Clocks speed are measured (in very basic increments) in Hertz , abbreviated as Hz. One Hz means once a second. 1000 Hz is 1 KHz. 1000 KHz is 1 MHz. 1000 MHz is 1 GHz, which is the standard measurement for processors today. So, if your CPU has a 3.5 GHz clock, that means that every second, it is capable of performing 3,500,000,000 instruction sets per second. The highest clock cycles on processors available today is around 4 GHz . If you double the speed of the clock, leaving all other hardware unchanged, you will not necessarily double the processing speed. The other components like RAM, hard drive, motherboard, and the number of processor cores (e.g., dual core or quad core) are also have to upgrade for improve the computer speed.
Intel's implementation of Simultaneous Multi-Threading is known as Hyper-Threading Technology, or HT Technology. It is where your processor pretends to have 2 physical processor cores, yet only has 1 and some extra junk. It's available on Core i7 and Core i3 , but not on the mid-range core i5.
Hyper-Threading Technology uses processor resources more efficiently, enabling multiple threads to run on each core. As a performance feature, it also increases processor throughput, improving overall performance on threaded software. The point of hyperthreading is that many times when you are executing code in the processor, there are parts of the processor that is idle. By including an extra set of CPU registers, the processor can act like it has two cores and thus use all parts of the processor in parallel. When the 2 cores both need to use one component of the processor, then one core ends up waiting of course. It is important to note that, Hyperthreading does not double the performance of a system, it can increase performance by better utilizing idle resources leading to greater throughput for certain important workload types.
Turbo boost is a great feature which monitors the present processor usage to determine how close the processor is to the maximum thermal design power , or TDP. The TDP is the maximum amount of power the processor is supposed to use. That means, when fewer than the total number of cores are being used, the processor can turn off the unused cores and increase the clock speed on the rest of the cores. This is like dynamic overclocking , when the system demands. For example, by default the processor runs at 2.3Ghz, and when under heavy load, it will automatically speed up the cores up to 3.3Ghz. Turbo boost is present in most modern Intel processors (not in i3) which allows the processor to process above it's base standard frequency, on demand . Turbo boost is used to save battery and enhance usage based performance.
A cache is a smaller, faster memory , closer to a processor core, which stores copies of the data from frequently used main memory locations. This memory is the fastest memory available to a processor. They were built in to decrease the time taken to access data by the processor . This time taken is called latency.

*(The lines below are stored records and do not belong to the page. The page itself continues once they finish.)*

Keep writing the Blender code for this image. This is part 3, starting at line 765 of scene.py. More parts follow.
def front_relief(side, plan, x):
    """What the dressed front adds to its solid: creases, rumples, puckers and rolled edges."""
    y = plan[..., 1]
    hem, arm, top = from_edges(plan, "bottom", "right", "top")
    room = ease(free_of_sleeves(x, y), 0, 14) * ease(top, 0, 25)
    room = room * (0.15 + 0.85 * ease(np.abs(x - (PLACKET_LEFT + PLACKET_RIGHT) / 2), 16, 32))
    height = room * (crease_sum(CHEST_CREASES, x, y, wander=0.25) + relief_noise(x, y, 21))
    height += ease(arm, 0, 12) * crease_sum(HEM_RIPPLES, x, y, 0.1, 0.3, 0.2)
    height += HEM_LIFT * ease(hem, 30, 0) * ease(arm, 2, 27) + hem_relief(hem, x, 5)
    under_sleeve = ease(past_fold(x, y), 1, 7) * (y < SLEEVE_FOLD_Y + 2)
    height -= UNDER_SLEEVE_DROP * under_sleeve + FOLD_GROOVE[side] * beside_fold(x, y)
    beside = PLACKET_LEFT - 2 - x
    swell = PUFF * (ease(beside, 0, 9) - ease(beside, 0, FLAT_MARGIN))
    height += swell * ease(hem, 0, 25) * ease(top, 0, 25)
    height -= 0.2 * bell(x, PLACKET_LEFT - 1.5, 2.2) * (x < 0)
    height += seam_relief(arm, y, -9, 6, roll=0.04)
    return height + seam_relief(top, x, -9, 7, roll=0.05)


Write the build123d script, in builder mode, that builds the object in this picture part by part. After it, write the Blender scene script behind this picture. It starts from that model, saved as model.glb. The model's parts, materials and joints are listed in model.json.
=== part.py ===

Most CPUs have different independent caches, including instruction and data caches, where the data cache is usually organized as a hierarchy of more cache levels ( L1, L2 and L3 ). When a request is made to the system, CPU has some set of instructions to execute, which it fetches from the RAM. Thus to cut down delay, CPU maintains a cache with some data which it anticipates it will be needed.(L1) Level 1 Cache (2KB - 64KB) - Instructions are first searched in this cache. L1 cache very small in comparison to others, thus making it faster than the rest.(L2) Level 2 Cache (256KB - 512KB) - If the instructions are not present in the L1 cache then it looks in the L2 cache, which is a slightly larger pool of cache, thus accompanied by some latency.(L3) Level 3 Cache (1MB -8MB) - With each cache miss, it proceeds to the next level cache. This is the largest among the all the cache, even though it is slower, its still faster than the RAM.